Being involved with the organization’s administration for this amount of time has meant that I’ve recruited numerous people for leadership roles. Among the tools that have helped me do that are the ability to communicate the personal and professional value that service to an organization like AIR can bring, my network of contacts around my region and the rest of the country -- and a willingness to learn from both my successes and my mistakes.

How would you represent AIR’s commitment to diversity, equity, and inclusion as you recruit the next leaders for AIR

Diversity and inclusion do not happen by accident. We all bring conscious and unconscious biases and assumptions to the table, and we must work to recognize and eliminate these factors when they enter our decision-making and use of language. Recognizing that I am a member of several identity groups that are intersectionally privileged, I believe I have a particular responsibility to listen to, learn from, and amplify the messages of my colleagues whose lived experiences are different from my own.

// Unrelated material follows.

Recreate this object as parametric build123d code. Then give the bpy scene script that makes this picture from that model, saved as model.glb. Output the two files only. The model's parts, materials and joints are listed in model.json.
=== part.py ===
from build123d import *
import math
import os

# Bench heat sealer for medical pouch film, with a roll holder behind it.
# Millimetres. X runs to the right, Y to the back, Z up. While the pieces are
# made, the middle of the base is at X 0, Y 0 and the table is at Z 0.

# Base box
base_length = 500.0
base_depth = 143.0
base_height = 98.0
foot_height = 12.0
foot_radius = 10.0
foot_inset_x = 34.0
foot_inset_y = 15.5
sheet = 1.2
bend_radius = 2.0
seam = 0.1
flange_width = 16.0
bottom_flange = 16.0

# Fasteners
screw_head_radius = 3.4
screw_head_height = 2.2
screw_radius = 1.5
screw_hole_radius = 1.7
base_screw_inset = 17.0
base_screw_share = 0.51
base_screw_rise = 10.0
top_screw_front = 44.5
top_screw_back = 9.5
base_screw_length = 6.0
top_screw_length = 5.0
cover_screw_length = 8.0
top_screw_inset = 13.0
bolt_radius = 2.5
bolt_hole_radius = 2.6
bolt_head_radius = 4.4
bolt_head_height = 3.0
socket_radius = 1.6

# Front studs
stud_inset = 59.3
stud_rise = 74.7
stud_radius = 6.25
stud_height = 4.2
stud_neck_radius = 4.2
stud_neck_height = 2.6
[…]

In this role, that means seeking candidates that exemplify the diversity of AIR’s membership, in both personal and professional characteristics. It means working to mitigate bias in the selection process by adopting the best-practices of our colleagues in our HR departments -- like anonymity during the review process. And it means an acceptance that the most transformational leaders are often those who do not think like, or look like, those they lead.

If you could have any superpower, what would it be?   

I’ve seen those superhero films. If they’ve taught me anything, it’s that having superpowers results in violence, the death of loved ones, widespread misery, and the making of expensive-yet-unconvincing action figures. And nobody needs a Michael Smith action figure. So thanks, but no thanks. (Also: time travel. It’d totally be time travel.)